I often scoff at my angel’s obsessions with Cybele and the Gallae. I don’t need to worship a long dead goddess just to draw a pop-historical connection to her worshipers. A loose parallel between the rising fascist tides that threaten my life and the bastard Roman Empire that attempted to eradicate those poor little eunuch priestesses. But I shouldn’t be so dismissive. Cybele is a perfectly valid name to ascribe to the Goddess, to call out when I make you cum. You can call her Cybele, Dionysus, Lillith, or Ingrid Pitt. All names that tell us what she is, tell us how we can connect to her, all names erotic. For simplicity’s sake I’m going to call her Pussy. 

I’ve wanted to speak to Pussy for as long as I can remember. I, like so many exactly like me, laid awake crying out for her, praying to her that I would wake the next morning a woman. Even if only for a single day, to let me be a woman. I first felt her when a girl (now a bisexual she/they) kissed me behind a tree on the playground. I didn’t kiss her, she kissed me. She put her hands on my arms and kissed me. Was it then that I became a woman? That night, I again prayed. Prayed to the Goddess that me and the girl who kissed me might switch bodies. That I could be her and she me. That I could put my strong feminine arms on her delicate boyish frame and kiss her deeply. That I could lead her while being a woman. I felt Pussy when my best friend, who called me a faggot often, showed me his penis. I showed him mine in return and he told me it was wrong – deformed. I almost cried with joy. Maybe it wasn’t a penis at all, maybe I’d been sewn up as a baby and I was actually a girl. 
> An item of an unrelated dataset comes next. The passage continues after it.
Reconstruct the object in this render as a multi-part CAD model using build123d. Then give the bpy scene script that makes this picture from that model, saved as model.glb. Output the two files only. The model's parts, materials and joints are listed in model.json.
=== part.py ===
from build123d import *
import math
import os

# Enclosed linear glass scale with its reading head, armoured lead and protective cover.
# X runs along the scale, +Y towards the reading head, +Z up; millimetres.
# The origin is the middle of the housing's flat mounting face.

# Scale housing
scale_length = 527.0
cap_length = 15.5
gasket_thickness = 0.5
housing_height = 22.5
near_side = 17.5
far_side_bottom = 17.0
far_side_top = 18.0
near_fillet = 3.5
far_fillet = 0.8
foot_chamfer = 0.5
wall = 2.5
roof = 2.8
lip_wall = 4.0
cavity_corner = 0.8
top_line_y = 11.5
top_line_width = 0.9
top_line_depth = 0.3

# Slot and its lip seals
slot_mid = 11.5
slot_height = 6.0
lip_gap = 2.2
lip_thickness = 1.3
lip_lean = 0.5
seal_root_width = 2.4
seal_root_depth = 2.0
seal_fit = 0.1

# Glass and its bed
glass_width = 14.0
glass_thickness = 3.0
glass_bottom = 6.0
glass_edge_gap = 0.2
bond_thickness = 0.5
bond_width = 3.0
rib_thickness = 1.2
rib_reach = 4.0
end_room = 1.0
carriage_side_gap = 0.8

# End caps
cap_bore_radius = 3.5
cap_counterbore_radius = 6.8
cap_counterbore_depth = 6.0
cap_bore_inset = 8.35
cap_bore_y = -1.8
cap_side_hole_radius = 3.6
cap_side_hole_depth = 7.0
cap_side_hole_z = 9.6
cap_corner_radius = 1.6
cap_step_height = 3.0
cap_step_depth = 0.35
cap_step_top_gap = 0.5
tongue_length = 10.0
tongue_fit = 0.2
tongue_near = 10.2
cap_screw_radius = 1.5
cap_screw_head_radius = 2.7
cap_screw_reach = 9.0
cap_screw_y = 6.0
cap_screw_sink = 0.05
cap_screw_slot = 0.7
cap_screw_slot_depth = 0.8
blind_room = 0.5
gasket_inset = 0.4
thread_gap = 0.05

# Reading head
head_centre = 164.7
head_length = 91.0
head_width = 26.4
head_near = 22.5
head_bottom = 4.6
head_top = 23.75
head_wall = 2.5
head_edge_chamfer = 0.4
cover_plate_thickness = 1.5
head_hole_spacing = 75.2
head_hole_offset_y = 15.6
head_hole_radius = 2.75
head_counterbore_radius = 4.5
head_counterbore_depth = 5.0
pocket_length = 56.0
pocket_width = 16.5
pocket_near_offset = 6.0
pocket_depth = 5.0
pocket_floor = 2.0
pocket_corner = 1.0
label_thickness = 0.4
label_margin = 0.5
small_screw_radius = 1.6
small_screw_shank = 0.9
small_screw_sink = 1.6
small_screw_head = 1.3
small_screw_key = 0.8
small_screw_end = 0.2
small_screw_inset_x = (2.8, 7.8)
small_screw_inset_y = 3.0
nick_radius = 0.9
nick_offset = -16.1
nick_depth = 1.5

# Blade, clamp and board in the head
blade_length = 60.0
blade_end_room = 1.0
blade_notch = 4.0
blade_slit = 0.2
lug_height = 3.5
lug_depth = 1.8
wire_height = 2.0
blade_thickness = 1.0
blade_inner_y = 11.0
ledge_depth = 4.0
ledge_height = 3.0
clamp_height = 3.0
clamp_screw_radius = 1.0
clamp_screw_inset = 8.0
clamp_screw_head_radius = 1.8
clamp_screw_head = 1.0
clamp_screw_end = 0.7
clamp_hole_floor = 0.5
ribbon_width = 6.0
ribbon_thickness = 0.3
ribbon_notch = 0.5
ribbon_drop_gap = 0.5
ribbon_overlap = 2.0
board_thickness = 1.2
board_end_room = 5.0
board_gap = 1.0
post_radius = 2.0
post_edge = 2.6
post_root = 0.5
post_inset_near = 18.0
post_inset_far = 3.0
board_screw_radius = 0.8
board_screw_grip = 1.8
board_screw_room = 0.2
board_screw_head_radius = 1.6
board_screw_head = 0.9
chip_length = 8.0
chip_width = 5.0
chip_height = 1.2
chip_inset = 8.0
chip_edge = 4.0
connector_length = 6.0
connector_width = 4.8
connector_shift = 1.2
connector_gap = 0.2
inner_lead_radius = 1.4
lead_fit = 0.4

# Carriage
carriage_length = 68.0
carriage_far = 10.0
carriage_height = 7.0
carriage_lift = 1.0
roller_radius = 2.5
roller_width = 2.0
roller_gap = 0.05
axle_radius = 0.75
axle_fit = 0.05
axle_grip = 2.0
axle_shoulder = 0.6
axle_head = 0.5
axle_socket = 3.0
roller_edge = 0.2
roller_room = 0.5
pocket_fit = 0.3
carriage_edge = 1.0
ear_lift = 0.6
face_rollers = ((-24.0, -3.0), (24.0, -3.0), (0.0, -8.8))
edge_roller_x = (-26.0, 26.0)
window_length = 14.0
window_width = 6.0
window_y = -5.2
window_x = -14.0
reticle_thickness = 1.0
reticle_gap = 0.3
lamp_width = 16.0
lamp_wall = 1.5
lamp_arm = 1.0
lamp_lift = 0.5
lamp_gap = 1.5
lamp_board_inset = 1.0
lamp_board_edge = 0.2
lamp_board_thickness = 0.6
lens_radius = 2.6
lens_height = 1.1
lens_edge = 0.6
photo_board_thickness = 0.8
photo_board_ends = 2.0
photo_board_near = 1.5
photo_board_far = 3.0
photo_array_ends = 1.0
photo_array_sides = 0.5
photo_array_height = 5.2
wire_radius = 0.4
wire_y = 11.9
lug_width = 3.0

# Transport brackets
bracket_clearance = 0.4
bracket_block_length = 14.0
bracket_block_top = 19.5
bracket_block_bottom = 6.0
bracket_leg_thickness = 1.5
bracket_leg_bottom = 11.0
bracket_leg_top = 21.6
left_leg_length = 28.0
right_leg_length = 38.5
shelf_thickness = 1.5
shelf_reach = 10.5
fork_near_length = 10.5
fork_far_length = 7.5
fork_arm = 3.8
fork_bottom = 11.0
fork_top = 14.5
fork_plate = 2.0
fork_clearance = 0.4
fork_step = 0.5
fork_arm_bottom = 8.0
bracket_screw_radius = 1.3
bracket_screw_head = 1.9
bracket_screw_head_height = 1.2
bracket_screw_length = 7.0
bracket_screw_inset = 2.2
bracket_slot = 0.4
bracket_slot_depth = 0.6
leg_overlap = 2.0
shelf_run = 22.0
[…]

I feel, perhaps foolishly, that a thing’s method of production dictates its form. The surgeon who creates the women I sleep with’s vulvas does so not in the interest of continuity or Pussy, but in her own interest. Out of a desire for a challenge or a sense of self-interest; out of obligations to capital and empire. They won’t give me Pussy how I need her, but it is hubris to believe I have a say over how a Goddess comes to me? When I was nineteen, I wrote a ‘non-op’ tgirl manifesto. Now I’m not so sure. If an angel, a priestess of Pussy, could make my pussy, I’d let her in a heartbeat. I’m desperate for Pussy, I’m humping at the leg of a goddess. I’m trying to get her attention. Twenty years later I’m still lying in bed praying to my Goddess to wake me up a woman. Still, nowhere have I felt Pussy’s presence more than in the recovery room. Watching a nurse drain away a lover or friend’s cock, now liquified. Watching a friend cry when she sees her pussy for the first time. Watching a friend feel nothing at all. Still, She’s there. Even when our new vaginas don’t make us happy, Pussy is there. 
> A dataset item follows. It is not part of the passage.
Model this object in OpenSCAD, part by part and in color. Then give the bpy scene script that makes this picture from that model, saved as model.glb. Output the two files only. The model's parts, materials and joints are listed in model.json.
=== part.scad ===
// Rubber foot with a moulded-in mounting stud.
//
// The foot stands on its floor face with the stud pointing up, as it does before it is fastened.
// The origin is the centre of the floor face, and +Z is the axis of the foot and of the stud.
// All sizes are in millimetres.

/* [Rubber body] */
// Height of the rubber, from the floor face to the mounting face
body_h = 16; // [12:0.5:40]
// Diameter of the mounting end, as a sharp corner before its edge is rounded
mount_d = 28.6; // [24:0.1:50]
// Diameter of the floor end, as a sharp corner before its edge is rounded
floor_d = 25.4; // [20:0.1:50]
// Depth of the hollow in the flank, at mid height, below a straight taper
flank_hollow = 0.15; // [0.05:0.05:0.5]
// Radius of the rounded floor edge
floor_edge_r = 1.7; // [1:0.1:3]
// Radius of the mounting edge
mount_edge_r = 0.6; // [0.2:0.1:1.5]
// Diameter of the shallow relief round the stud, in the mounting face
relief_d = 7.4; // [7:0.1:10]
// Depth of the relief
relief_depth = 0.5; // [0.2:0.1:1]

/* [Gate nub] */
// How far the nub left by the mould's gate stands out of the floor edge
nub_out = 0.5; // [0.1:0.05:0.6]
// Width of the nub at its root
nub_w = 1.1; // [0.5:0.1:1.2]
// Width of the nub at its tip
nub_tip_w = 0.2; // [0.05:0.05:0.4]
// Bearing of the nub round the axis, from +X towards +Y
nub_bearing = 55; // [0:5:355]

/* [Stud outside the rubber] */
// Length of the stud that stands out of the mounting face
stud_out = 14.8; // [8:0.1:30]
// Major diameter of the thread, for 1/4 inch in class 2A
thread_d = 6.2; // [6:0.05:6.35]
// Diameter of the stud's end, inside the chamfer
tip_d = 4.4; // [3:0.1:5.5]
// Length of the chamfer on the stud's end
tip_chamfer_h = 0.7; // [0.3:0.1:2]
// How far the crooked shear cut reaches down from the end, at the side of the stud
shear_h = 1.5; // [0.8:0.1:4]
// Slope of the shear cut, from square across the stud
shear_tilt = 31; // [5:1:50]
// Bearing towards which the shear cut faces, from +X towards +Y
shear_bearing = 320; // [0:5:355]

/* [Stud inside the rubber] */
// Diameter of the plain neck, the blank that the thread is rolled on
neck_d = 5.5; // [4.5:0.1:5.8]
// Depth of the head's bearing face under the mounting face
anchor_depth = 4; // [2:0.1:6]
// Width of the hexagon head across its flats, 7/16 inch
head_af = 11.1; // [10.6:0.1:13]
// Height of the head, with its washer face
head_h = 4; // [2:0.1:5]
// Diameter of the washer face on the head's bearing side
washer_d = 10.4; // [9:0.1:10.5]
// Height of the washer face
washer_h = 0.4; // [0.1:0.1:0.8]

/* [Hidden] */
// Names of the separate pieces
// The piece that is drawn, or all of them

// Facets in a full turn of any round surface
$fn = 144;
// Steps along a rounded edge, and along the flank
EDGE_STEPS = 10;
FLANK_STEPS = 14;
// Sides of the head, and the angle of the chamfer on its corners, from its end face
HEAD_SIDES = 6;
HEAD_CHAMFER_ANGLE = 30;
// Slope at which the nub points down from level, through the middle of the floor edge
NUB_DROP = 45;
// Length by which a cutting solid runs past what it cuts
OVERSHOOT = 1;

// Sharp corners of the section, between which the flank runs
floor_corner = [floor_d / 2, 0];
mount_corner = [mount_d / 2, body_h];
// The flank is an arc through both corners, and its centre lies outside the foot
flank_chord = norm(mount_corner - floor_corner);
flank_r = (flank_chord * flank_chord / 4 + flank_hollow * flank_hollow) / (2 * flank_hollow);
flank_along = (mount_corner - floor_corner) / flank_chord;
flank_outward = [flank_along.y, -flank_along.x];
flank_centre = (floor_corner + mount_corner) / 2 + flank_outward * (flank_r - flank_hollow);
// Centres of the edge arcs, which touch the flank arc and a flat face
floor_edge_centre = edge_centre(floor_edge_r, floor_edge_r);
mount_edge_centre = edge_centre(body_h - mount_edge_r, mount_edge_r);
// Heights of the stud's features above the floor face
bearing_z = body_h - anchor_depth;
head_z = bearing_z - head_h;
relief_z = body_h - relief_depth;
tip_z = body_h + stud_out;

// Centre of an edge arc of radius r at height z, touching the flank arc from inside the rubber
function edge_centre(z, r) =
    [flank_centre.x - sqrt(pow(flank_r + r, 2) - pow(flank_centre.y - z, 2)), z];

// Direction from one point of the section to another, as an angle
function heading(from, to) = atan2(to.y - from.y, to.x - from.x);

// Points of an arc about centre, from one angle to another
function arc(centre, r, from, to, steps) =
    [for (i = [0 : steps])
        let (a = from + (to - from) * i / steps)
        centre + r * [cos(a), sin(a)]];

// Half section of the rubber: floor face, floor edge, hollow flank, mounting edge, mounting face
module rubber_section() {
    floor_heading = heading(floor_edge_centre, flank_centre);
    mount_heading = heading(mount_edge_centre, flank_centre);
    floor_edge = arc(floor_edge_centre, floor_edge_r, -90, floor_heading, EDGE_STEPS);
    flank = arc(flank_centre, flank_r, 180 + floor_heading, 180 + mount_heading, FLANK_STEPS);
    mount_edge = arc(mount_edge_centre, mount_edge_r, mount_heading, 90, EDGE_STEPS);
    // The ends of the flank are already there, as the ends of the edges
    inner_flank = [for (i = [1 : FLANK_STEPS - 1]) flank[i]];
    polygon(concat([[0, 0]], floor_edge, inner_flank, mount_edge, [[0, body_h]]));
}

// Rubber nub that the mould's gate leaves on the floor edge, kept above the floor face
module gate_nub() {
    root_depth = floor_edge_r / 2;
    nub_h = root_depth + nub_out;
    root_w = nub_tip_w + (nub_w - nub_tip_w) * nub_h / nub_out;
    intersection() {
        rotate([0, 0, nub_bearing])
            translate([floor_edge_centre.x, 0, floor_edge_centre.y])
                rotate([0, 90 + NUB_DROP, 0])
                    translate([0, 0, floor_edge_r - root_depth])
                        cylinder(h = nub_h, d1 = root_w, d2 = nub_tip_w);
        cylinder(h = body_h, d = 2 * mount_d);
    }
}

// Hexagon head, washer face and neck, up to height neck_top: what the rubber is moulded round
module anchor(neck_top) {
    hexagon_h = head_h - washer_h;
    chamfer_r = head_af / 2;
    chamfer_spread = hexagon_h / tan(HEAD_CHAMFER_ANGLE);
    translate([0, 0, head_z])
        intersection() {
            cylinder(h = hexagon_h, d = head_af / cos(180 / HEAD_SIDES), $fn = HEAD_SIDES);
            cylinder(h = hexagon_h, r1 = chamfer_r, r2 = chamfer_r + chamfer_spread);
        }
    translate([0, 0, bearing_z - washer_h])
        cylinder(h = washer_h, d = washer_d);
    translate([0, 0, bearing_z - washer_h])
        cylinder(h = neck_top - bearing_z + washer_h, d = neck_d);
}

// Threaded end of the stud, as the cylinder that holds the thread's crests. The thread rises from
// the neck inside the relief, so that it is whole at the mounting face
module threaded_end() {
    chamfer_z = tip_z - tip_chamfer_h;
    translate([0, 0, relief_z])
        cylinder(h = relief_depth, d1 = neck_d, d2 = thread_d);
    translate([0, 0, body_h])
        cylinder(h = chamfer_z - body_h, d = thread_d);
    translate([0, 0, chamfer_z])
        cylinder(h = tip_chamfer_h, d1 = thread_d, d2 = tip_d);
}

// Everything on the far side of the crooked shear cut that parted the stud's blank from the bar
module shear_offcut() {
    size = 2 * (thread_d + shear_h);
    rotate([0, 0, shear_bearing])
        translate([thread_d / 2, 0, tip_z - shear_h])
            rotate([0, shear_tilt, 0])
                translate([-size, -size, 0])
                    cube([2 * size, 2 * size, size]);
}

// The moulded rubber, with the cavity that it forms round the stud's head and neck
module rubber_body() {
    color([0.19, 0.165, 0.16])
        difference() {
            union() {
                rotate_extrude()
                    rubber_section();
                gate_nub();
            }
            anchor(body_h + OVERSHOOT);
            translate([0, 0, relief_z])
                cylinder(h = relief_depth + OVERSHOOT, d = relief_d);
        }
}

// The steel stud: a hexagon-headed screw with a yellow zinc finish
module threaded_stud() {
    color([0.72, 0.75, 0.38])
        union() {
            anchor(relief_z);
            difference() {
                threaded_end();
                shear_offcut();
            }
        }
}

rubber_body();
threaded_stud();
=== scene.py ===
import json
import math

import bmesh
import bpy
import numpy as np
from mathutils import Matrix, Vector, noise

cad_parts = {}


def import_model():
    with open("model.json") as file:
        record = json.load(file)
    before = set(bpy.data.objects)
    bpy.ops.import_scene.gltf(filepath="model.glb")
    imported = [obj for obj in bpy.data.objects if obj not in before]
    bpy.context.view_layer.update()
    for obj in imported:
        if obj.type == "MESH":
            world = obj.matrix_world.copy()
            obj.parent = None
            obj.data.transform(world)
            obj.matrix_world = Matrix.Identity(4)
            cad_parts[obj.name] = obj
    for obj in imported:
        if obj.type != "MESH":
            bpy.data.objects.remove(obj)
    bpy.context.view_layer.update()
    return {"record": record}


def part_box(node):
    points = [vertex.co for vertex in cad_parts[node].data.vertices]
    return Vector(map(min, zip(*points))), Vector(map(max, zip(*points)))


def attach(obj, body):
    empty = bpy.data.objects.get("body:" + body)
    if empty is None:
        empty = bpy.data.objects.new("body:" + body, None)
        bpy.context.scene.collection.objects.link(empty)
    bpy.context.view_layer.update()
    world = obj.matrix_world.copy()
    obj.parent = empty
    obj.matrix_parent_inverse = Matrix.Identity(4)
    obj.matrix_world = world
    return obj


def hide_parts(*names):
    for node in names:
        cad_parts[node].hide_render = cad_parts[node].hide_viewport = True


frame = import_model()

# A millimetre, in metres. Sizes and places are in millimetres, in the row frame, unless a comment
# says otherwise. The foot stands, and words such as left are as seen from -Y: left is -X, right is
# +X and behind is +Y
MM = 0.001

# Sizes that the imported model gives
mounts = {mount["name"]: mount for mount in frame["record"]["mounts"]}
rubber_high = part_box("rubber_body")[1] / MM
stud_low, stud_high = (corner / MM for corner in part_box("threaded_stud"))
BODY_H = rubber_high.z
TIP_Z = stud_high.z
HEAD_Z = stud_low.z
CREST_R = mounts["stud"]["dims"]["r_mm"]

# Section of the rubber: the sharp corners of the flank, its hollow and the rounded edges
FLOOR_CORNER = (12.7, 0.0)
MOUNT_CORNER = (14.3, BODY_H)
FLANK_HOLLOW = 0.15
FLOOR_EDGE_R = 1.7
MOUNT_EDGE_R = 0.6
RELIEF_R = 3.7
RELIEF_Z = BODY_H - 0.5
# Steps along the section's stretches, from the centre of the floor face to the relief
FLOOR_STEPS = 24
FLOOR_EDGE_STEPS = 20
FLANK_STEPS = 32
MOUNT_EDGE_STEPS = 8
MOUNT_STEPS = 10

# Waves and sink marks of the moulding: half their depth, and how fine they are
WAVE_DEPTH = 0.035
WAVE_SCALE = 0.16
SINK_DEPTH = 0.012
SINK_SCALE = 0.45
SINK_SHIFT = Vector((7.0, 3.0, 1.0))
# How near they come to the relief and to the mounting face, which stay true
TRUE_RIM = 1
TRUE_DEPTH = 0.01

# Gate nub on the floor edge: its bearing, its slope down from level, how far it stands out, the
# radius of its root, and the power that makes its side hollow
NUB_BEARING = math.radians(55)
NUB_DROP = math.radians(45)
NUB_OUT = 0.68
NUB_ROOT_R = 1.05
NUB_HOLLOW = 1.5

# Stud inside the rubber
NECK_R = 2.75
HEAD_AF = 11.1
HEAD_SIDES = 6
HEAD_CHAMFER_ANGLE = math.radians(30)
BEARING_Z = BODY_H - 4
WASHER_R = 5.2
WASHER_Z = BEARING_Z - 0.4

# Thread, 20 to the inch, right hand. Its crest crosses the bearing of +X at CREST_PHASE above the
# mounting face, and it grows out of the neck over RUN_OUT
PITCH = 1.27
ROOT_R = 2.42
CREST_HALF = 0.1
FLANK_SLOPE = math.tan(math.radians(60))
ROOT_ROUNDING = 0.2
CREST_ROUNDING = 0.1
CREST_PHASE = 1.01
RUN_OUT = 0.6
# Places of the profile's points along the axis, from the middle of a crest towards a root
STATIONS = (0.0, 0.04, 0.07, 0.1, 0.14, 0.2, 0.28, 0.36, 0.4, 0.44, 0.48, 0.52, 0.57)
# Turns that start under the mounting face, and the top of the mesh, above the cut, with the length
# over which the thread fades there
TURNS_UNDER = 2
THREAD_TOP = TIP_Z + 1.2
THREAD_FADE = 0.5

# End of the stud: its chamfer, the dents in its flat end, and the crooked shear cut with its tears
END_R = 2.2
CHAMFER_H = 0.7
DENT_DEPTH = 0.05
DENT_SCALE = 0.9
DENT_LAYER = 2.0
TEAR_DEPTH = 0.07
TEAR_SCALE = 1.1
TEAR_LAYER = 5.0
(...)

The truth, the thing I’m too scared to tell you, is that Pussy speaks from within me all the time and I ignore her. I tune her our because she scares me. I’m afraid of what she’s offering. I’m terrified that I might like it. I’m scared of what she might show me. So, I stay guarded, deny myself what I really want. What is it I really want? The same thing as you, honey. I want to die with you. I want we, and we want it all. We want everything.